DiskFracTest.pl is deprecated; the main script is now 
simply fd.pl.  It provides a very simple example for using 
the traditional DiskFracDim.pm interface, and permits 
access to all the options.

/* OLD:
DiskWrapper.pm and SimpleWrapper.pm are IO wrappers. 
DiskWrapper is the one normally used by my scripts, since
it does *not* need to load the entire data set into 
memory.  Both fd.pl and Pair_Count.pl will use 
SimpleWrapper.pm to support data via standard input
if no filename is given; both also support loading
even specified disk files into memory via 
SimpleWrapper if '-m' is specified.  Be warned that 
neither checks how much memory is actually available.
*/

DiskWrapper and SimpleWrapper are now obsoleted by the
unified Wrapper module, which has the same basic
interface but supports both the DiskWrapper-style
seeking behavior and the SimpleWrapper memory-buffer
behavior.  The latter has two variations -- BUFFER
and BUFFER_PACK.  The latter tries to save memory by
assuming IEEE double-precision numbers and packing
them appropriately.

mktemp.pm is a temporary file generator.  It's used 
solely because Perl does not appear to directly export
a 'mktemp()' syscall.  It attempts to do some very 
basic signal-handling, but if you kill the task 
unexpectedly it's still quite capable of leaving behind 
temporary files -- usually in /tmp on a Unix system.

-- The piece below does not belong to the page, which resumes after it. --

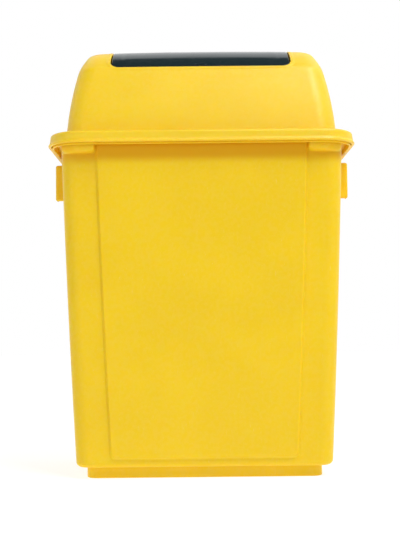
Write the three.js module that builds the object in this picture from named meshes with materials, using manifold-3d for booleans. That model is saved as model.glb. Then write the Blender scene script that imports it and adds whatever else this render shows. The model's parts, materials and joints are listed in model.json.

to_eps.pl and to_png.pl are scripts that, given data
from both Robust_LSFit.pl and Pair_Count.pl, generate
'temp.eps' and 'temp.png' respectively.  These graphs show
both the pair-count data and the best-fit line.  Note that
they use Gnuplot, and thus neither will work if your
Gnuplot binary is not in your path or does not support the
particular output type.

TriGen.pl and LineGine.pl are merely sample data 
generators.  They're very simple, and aren't particularly
aware of the possibilities of exhausting either memory
or disk space.  Both of the sets generated are 
self-similar.

FixPlace.pl is a simple utility script for fixing up the
numerous 'use lib' lines found in this package.  That 
way, you can copy the scripts elsewhere and they'll still
be able to reference the appropriate modules, and you 
won't need to install the modules in any global Perl
hierarchy.

RUNME.pl is a non-exhaustive testing script for the 
package.  If it seems to work without yielding any errors,
that's a good sign.




-=[ Citing this work ]=-

If you wish to cite the enclosed code directly, the following 
might be a reasonable BibTeX entry:

   @misc{Wu2001FracDim,
      author = { Leejay Wu and Christos Faloutsos },
      title  = { FracDim },
      note   = { Perl package available at 
                 [http://www.andrew.cmu.edu/$\sim$lw2j/downloads.html]},
      year   = { 2001 },
      month  = { jan }
   }




-=[ Contacting the authors ]=-

    lw2j@cs.cmu.edu   <=> Leejay Wu
christos@cs.cmu.edu   <=> Christos Faloutsos




-=[ Legalities ]=-

See the 'LICENSE' file.  It's pretty open except for commercial
use, and if you intend that, you should probably be talking to
our university's intellectual property people.